As I mentioned before, the episodes with the most emotional heft are those wherein Charlie becomes most entangled with the characters themselves precisely because she sees the good her new friend is capable of alongside the bad. Portraying this dissonance is when the show dives into the meaty moral questions about anyone’s innate capacity to commit crime.
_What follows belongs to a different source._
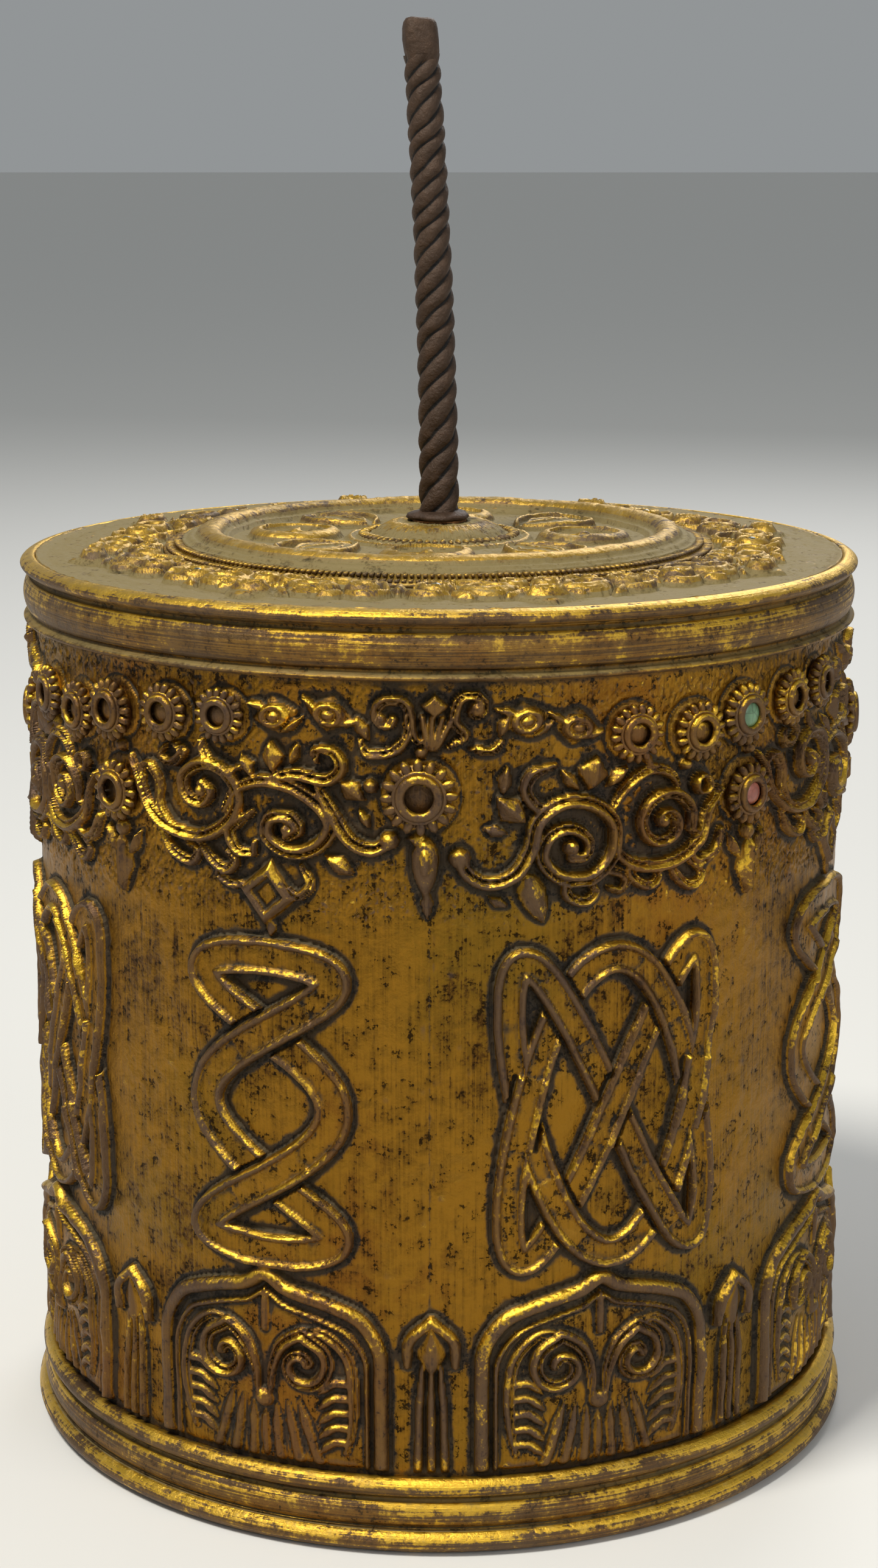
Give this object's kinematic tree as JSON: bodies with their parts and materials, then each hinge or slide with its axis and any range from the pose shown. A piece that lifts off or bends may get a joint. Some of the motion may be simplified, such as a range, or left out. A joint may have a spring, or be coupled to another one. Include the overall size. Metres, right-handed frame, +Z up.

Episode Five, Time of the Monkey, is one of the best episodes of television of I’ve ever seen and yet it is still a story wherein one’s actions solidify who we are for the rest of our lives. There is a repetitiveness to the disappointment Charlie feels every time someone chooses the anger or calculation or despair or revenge that leads them to murder, if only because there are so few options for the story afterward.
Go ahead, poke her face.
Despite this one wish for more, I honestly cannot recommend the series enough. My philosophical complaints are in the end likely with our ideas of retribution and absolution, and not with any of the frameworks of Poker Face itself. The entirety of Season One is out now, and once you’ve watched it all you’ll feel like you’ve read several short stories you can’t stop thinking about on repeat.
To date, this is the role best made for Natasha Lyonne to shine, and the show is clearly made by people who love telling good stories and helping others to do their best work. Give it a watch and we’ll tune back in for Season Two together.